▶

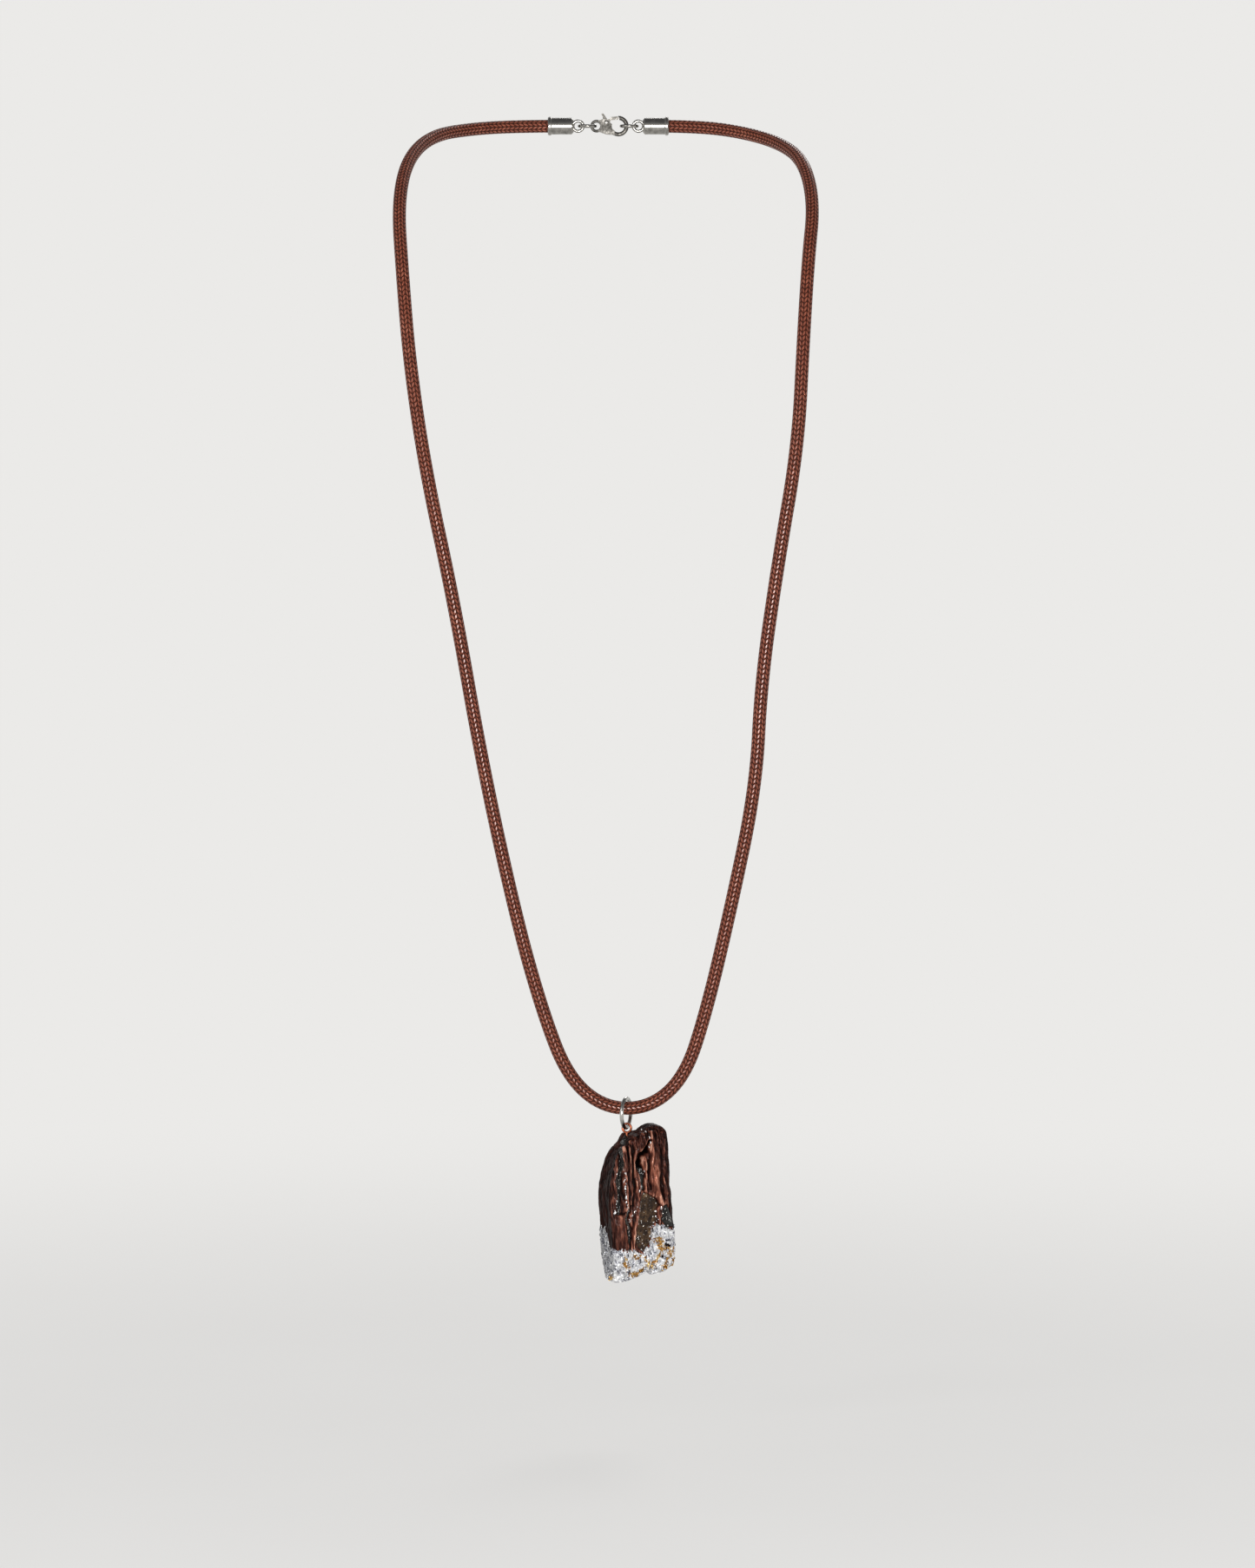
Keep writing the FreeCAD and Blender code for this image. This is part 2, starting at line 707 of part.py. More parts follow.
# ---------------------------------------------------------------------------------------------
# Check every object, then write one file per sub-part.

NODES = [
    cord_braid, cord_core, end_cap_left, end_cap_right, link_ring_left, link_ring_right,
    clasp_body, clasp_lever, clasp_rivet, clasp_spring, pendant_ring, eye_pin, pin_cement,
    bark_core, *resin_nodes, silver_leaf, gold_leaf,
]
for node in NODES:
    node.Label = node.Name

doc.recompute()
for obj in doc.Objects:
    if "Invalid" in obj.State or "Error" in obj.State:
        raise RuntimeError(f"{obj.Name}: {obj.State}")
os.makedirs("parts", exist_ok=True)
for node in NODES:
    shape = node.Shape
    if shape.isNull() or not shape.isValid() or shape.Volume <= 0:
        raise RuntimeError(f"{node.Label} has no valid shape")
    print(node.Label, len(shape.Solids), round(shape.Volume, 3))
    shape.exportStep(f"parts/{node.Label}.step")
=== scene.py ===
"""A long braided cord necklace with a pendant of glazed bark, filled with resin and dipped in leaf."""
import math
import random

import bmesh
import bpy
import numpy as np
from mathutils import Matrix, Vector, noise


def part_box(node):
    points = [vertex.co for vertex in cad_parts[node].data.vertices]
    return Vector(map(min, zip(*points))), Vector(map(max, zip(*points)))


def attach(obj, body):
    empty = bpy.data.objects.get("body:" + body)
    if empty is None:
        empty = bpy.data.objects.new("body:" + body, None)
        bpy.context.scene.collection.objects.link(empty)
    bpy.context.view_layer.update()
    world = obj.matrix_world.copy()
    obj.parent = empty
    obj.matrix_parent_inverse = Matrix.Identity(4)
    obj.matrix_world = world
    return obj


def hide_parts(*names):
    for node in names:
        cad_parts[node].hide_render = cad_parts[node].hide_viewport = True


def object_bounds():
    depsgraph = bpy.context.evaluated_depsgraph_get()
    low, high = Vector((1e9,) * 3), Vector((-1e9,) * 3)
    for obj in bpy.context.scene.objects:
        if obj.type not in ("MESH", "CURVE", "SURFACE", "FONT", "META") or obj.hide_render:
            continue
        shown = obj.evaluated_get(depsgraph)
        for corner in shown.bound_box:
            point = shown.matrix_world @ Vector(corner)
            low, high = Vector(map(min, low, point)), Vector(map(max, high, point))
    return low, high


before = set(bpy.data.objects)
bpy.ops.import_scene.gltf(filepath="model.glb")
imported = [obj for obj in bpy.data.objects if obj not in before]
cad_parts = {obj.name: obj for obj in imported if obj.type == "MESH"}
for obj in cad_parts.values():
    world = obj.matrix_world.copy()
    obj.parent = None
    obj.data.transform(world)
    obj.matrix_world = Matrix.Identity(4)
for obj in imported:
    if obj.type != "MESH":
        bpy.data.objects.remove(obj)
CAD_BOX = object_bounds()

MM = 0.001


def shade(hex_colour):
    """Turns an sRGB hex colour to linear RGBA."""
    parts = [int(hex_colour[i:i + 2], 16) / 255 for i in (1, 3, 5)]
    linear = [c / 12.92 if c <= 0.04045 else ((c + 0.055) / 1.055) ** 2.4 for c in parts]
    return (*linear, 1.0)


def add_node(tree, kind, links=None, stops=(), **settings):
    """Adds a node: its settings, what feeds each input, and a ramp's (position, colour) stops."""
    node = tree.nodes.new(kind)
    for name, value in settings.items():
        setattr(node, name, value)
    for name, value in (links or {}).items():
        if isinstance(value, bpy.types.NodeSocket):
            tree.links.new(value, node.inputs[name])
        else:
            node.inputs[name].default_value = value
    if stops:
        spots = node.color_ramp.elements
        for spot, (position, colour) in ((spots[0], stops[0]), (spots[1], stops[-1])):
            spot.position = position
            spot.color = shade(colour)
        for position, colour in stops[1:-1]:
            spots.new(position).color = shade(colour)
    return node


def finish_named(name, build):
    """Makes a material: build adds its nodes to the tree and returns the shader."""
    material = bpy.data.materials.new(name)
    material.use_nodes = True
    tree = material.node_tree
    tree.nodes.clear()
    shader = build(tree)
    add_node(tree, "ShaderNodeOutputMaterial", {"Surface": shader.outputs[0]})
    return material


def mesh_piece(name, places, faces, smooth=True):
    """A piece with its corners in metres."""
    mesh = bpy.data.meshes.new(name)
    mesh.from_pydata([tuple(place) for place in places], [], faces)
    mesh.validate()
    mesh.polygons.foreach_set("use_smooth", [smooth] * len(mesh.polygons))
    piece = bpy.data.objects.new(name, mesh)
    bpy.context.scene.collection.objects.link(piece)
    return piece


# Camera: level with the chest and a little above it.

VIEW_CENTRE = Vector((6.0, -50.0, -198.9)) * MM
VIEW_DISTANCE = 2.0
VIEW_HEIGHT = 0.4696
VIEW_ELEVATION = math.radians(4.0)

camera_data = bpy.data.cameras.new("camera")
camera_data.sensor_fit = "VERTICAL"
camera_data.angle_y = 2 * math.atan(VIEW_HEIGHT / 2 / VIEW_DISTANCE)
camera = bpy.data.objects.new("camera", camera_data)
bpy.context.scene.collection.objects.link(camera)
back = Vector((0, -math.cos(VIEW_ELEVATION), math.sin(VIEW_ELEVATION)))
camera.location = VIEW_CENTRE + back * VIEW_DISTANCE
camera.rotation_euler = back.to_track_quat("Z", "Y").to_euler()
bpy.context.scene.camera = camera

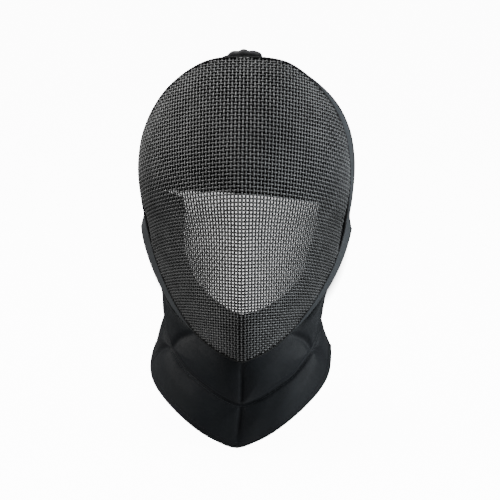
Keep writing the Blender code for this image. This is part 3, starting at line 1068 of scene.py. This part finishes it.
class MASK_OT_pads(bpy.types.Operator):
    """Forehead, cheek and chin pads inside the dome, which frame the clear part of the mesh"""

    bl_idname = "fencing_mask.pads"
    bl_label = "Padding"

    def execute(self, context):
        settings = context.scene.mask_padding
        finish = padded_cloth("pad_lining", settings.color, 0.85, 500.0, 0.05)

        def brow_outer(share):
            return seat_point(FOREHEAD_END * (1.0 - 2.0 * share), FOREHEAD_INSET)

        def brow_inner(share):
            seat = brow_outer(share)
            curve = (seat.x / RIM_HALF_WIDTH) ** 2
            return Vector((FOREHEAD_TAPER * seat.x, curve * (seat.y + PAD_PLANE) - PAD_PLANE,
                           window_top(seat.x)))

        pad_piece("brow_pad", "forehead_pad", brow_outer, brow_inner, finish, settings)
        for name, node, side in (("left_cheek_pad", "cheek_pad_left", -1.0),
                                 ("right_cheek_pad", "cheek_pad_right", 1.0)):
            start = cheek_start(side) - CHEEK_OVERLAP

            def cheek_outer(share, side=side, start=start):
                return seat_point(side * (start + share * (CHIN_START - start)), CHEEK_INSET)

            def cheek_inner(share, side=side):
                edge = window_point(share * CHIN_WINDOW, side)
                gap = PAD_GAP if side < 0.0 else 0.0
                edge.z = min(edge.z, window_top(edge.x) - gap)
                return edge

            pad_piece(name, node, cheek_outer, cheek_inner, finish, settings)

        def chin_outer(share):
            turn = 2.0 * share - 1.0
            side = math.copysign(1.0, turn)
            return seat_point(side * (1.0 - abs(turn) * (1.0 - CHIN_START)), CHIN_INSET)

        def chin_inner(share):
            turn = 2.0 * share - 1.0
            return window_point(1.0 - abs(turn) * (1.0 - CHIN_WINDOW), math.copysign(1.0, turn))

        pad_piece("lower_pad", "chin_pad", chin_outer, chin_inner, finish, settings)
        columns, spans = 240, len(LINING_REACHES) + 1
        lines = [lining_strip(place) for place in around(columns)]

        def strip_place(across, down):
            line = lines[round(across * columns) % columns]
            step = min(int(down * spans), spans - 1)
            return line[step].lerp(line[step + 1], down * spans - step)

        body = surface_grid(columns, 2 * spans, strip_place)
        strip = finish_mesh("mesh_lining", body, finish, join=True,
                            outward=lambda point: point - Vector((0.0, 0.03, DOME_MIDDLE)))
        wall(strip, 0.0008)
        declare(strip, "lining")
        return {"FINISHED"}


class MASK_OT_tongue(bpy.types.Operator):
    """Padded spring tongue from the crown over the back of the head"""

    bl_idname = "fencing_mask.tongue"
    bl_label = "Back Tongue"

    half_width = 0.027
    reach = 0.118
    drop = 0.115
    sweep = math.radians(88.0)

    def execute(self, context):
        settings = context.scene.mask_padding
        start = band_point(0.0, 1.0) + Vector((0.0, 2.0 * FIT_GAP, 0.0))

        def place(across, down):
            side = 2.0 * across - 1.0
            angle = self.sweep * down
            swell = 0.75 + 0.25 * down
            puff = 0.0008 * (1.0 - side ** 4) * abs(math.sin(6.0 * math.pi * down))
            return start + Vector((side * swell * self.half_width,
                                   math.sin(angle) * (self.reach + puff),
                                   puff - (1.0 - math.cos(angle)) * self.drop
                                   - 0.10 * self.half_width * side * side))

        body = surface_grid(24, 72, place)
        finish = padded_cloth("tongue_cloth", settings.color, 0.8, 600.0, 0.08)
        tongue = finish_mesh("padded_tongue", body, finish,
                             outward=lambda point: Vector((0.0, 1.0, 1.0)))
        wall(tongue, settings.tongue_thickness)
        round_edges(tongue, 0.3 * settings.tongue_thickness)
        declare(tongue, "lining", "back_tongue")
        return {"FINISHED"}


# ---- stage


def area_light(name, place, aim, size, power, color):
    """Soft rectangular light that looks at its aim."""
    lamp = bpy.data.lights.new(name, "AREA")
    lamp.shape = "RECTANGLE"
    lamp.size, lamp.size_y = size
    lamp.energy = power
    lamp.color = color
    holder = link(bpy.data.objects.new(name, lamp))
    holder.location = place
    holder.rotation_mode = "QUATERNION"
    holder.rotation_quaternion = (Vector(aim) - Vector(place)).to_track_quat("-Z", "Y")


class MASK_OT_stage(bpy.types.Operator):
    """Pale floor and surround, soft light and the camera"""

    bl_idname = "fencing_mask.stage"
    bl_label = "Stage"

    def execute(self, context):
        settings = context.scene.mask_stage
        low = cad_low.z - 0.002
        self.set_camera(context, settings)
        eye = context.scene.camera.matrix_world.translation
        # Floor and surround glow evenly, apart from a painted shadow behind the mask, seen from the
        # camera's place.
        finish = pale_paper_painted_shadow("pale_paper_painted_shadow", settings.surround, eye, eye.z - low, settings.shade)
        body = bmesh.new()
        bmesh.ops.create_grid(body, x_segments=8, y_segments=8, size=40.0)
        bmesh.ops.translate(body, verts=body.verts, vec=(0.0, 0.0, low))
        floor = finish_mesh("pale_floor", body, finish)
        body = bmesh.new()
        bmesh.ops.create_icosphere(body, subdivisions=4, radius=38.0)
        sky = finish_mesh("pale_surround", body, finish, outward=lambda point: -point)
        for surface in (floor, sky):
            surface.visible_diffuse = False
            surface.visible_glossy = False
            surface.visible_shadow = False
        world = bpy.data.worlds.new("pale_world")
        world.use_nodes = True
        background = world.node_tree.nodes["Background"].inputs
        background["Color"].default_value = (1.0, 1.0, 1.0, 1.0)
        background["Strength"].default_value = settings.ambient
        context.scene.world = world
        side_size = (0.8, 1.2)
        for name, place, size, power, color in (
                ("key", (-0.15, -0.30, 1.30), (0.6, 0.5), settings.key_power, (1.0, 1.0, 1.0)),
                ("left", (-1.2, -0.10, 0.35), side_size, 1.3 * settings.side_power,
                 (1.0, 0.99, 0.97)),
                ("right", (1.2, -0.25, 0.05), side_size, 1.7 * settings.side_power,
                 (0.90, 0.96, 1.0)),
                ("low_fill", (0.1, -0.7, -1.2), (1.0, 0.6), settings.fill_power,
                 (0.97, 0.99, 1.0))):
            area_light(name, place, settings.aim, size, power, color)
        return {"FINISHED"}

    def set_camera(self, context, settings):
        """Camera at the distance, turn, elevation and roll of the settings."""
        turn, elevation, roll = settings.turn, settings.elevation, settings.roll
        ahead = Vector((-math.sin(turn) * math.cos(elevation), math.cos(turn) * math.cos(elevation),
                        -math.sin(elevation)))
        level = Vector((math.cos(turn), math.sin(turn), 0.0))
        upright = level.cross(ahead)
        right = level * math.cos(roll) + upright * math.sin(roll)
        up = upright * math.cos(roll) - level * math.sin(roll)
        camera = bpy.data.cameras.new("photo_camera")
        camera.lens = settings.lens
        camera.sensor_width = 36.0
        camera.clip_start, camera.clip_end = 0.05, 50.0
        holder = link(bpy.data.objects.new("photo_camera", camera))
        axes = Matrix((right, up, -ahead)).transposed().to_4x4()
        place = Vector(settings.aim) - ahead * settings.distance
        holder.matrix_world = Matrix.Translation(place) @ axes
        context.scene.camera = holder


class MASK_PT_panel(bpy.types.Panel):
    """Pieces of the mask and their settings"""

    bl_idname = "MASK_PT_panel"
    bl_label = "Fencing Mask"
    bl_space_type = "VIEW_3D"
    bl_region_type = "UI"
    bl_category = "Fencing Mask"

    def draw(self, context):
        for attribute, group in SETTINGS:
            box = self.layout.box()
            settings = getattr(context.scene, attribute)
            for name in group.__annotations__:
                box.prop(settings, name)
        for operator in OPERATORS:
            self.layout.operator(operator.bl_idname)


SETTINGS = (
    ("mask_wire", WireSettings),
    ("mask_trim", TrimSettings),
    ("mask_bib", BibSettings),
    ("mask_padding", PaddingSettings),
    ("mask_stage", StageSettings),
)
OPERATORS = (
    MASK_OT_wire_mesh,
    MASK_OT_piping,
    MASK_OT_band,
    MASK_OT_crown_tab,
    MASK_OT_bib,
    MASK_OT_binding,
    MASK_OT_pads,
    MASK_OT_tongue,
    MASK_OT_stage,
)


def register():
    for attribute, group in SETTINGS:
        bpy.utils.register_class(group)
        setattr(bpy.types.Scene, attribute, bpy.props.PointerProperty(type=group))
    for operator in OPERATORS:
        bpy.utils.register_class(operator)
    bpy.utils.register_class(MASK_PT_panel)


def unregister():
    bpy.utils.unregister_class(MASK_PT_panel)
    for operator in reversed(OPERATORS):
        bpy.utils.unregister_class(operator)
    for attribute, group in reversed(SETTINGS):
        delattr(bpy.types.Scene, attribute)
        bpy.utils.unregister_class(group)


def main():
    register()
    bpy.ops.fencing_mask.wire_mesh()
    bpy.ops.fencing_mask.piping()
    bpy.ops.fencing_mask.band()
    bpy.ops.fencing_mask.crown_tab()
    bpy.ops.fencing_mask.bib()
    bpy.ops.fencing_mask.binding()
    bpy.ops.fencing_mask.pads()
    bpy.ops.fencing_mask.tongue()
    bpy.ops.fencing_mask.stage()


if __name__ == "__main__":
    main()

◀

From the records above, quote only the lines running from the line with "doc.recompute()" to the line with "points = [vertex.co", both lines included.

doc.recompute()
for obj in doc.Objects:
    if "Invalid" in obj.State or "Error" in obj.State:
        raise RuntimeError(f"{obj.Name}: {obj.State}")
os.makedirs("parts", exist_ok=True)
for node in NODES:
    shape = node.Shape
    if shape.isNull() or not shape.isValid() or shape.Volume <= 0:
        raise RuntimeError(f"{node.Label} has no valid shape")
    print(node.Label, len(shape.Solids), round(shape.Volume, 3))
    shape.exportStep(f"parts/{node.Label}.step")
=== scene.py ===
"""A long braided cord necklace with a pendant of glazed bark, filled with resin and dipped in leaf."""
import math
import random

import bmesh
import bpy
import numpy as np
from mathutils import Matrix, Vector, noise


def part_box(node):
    points = [vertex.co for vertex in cad_parts[node].data.vertices]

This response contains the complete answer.